:: What is required ::
Could you output each line of the data that follows exactly?

:: Recorded information ::
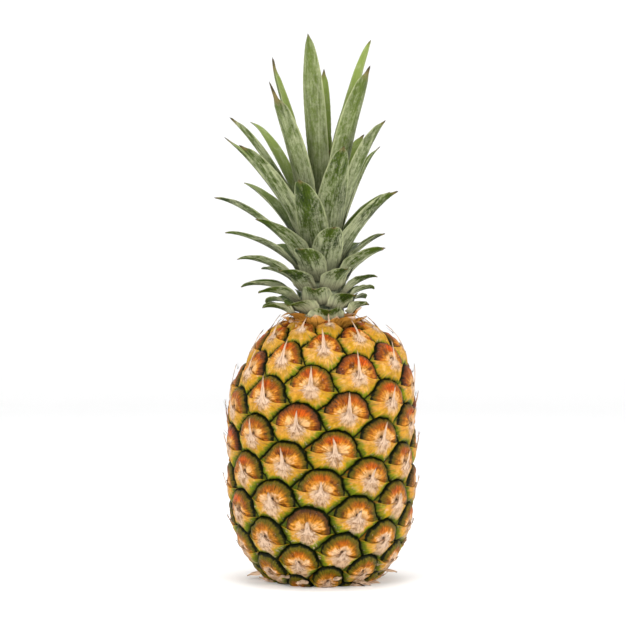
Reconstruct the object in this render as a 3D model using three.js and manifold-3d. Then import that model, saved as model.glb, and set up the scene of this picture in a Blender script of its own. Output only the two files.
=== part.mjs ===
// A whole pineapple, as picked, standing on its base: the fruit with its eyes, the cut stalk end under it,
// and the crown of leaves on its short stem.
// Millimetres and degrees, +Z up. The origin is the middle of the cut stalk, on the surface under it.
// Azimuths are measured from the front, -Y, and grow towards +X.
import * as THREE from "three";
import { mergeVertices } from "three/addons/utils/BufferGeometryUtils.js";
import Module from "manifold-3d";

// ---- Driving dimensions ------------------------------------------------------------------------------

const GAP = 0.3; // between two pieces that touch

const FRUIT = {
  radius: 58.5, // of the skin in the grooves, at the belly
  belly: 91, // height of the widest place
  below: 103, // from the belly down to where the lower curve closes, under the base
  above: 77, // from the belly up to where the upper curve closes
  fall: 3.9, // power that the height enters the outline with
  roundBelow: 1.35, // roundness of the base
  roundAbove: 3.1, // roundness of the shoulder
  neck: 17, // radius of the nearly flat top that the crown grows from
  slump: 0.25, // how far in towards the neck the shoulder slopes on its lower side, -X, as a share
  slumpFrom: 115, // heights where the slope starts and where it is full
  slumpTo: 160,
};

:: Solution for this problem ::
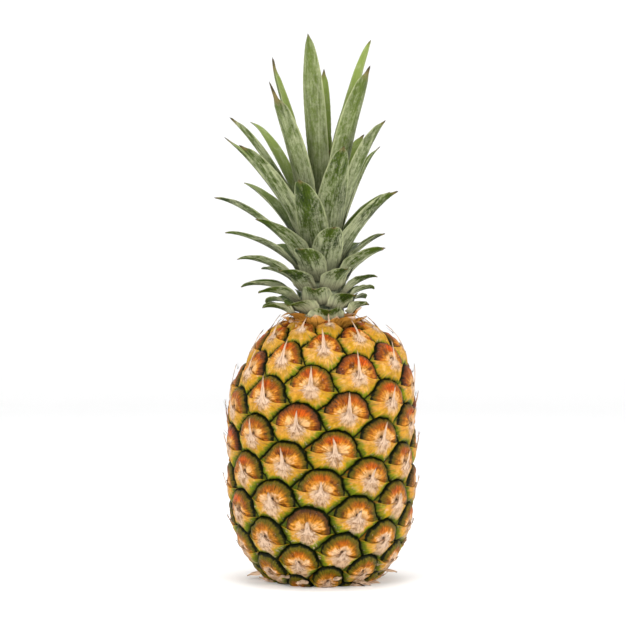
Reconstruct the object in this render as a 3D model using three.js and manifold-3d. Then import that model, saved as model.glb, and set up the scene of this picture in a Blender script of its own. Output only the two files.
=== part.mjs ===
// A whole pineapple, as picked, standing on its base: the fruit with its eyes, the cut stalk end under it,
// and the crown of leaves on its short stem.
// Millimetres and degrees, +Z up. The origin is the middle of the cut stalk, on the surface under it.
// Azimuths are measured from the front, -Y, and grow towards +X.
import * as THREE from "three";
import { mergeVertices } from "three/addons/utils/BufferGeometryUtils.js";
import Module from "manifold-3d";

// ---- Driving dimensions ------------------------------------------------------------------------------

const GAP = 0.3; // between two pieces that touch

const FRUIT = {
  radius: 58.5, // of the skin in the grooves, at the belly
  belly: 91, // height of the widest place
  below: 103, // from the belly down to where the lower curve closes, under the base
  above: 77, // from the belly up to where the upper curve closes
  fall: 3.9, // power that the height enters the outline with
  roundBelow: 1.35, // roundness of the base
  roundAbove: 3.1, // roundness of the shoulder
  neck: 17, // radius of the nearly flat top that the crown grows from
  slump: 0.25, // how far in towards the neck the shoulder slopes on its lower side, -X, as a share
  slumpFrom: 115, // heights where the slope starts and where it is full
  slumpTo: 160,
};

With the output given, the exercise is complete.